Given task:
Repeat everything from the line holding "with BuildPart() as" to the line holding "bpy.context.scene.collection.objects.link(empty)", inclusive, exactly. Leave out the rest.

----- Information supplied

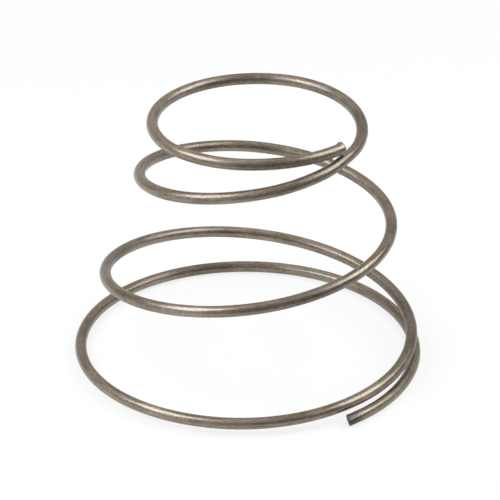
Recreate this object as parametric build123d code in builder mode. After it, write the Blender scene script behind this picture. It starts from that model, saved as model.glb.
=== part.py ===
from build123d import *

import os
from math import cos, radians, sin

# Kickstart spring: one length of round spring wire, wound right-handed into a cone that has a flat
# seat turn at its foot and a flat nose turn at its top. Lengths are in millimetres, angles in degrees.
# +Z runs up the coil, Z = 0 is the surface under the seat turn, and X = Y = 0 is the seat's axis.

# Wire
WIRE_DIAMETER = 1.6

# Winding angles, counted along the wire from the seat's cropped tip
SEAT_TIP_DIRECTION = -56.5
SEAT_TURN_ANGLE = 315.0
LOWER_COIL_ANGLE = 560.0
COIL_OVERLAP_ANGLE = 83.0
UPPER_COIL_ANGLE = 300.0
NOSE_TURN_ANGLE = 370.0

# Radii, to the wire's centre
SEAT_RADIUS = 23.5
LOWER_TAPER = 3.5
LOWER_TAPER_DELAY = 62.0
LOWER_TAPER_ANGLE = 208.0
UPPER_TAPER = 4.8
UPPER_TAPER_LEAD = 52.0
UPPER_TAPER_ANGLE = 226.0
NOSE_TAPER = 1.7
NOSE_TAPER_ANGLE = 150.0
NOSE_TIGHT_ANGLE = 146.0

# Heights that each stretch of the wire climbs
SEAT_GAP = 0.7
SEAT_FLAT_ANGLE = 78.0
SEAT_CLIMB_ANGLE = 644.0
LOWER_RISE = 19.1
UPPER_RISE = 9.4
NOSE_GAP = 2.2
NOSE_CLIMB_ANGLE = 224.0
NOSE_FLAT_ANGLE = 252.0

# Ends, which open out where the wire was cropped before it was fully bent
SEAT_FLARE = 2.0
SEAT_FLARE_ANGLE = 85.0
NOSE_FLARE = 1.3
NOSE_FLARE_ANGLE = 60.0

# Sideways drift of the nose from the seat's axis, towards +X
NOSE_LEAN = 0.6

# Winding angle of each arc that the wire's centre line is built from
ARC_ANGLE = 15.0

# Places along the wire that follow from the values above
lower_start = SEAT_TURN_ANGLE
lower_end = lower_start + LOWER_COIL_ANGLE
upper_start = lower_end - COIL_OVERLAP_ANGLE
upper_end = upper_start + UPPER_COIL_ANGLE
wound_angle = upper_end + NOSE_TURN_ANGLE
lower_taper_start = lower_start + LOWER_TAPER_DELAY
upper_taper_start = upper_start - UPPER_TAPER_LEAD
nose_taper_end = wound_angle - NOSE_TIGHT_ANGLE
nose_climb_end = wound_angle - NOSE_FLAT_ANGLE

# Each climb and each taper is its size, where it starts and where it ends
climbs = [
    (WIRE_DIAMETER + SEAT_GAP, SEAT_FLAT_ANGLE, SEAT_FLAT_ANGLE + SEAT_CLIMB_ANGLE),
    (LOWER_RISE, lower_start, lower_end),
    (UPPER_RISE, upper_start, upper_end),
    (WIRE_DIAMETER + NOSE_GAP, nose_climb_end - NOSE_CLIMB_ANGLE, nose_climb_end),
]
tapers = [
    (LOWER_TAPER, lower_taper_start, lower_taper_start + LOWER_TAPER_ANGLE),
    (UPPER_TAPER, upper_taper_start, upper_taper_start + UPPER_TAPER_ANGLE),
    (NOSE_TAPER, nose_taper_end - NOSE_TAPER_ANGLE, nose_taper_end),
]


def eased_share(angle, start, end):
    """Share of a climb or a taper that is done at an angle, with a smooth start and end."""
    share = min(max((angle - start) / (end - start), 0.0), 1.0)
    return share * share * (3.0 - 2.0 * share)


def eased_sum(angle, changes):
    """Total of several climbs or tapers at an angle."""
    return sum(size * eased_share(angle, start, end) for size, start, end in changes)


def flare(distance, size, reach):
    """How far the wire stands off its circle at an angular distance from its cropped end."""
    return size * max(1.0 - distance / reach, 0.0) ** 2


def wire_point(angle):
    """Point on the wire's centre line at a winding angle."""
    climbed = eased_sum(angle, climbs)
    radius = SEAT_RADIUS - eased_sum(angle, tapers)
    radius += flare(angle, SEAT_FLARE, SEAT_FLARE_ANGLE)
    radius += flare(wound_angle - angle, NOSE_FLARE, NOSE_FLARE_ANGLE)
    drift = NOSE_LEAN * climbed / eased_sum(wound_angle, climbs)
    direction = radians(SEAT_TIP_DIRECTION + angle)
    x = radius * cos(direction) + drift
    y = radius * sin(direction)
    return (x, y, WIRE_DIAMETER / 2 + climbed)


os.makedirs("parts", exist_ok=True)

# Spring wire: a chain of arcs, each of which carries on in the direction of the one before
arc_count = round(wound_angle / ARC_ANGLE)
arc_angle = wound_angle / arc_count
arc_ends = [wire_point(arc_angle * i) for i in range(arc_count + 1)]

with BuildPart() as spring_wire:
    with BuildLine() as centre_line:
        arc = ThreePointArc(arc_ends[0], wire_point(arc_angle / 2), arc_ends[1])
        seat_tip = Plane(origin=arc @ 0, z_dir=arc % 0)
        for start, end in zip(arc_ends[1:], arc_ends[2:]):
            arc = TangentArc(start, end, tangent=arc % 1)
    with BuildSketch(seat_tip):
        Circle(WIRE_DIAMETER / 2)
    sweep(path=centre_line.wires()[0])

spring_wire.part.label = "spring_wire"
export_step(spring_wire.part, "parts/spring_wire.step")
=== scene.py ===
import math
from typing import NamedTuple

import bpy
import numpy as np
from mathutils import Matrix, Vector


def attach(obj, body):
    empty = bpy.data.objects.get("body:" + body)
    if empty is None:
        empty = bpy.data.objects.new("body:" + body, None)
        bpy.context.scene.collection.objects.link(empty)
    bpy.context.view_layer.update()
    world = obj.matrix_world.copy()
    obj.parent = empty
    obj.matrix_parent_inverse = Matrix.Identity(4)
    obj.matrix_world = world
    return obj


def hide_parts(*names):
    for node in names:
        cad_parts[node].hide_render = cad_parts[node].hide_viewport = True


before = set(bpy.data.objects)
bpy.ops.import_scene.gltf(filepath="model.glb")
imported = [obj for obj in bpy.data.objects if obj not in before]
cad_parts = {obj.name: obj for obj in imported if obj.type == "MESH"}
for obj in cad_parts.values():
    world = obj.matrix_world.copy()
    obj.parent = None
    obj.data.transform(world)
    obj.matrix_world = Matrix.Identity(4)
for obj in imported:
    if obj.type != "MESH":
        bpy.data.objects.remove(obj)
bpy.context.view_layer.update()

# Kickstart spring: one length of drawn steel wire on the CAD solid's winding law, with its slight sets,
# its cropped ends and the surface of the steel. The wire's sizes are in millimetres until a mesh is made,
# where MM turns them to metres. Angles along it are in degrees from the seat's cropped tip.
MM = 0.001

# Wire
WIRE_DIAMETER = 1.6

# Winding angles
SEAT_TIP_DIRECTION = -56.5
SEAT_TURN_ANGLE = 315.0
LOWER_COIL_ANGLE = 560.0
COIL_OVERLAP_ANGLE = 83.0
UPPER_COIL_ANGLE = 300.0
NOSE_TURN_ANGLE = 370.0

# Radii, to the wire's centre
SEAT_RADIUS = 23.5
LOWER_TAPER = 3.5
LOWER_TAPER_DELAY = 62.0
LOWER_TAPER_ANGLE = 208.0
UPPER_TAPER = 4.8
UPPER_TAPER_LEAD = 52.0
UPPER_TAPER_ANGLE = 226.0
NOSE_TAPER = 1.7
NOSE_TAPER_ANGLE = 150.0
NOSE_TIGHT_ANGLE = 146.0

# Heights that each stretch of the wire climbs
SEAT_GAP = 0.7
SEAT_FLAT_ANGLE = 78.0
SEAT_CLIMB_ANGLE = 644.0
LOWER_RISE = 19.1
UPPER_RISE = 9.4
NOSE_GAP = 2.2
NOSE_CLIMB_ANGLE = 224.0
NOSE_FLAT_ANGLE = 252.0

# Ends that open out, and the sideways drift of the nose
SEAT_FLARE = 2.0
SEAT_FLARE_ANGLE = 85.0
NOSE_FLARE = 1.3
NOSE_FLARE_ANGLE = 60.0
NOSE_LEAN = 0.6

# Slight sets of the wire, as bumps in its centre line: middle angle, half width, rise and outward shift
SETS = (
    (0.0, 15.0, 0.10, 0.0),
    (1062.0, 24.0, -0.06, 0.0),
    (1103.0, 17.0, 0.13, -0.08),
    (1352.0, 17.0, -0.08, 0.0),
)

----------

Result of this task:
with BuildPart() as spring_wire:
    with BuildLine() as centre_line:
        arc = ThreePointArc(arc_ends[0], wire_point(arc_angle / 2), arc_ends[1])
        seat_tip = Plane(origin=arc @ 0, z_dir=arc % 0)
        for start, end in zip(arc_ends[1:], arc_ends[2:]):
            arc = TangentArc(start, end, tangent=arc % 1)
    with BuildSketch(seat_tip):
        Circle(WIRE_DIAMETER / 2)
    sweep(path=centre_line.wires()[0])

spring_wire.part.label = "spring_wire"
export_step(spring_wire.part, "parts/spring_wire.step")
=== scene.py ===
import math
from typing import NamedTuple

import bpy
import numpy as np
from mathutils import Matrix, Vector


def attach(obj, body):
    empty = bpy.data.objects.get("body:" + body)
    if empty is None:
        empty = bpy.data.objects.new("body:" + body, None)
        bpy.context.scene.collection.objects.link(empty)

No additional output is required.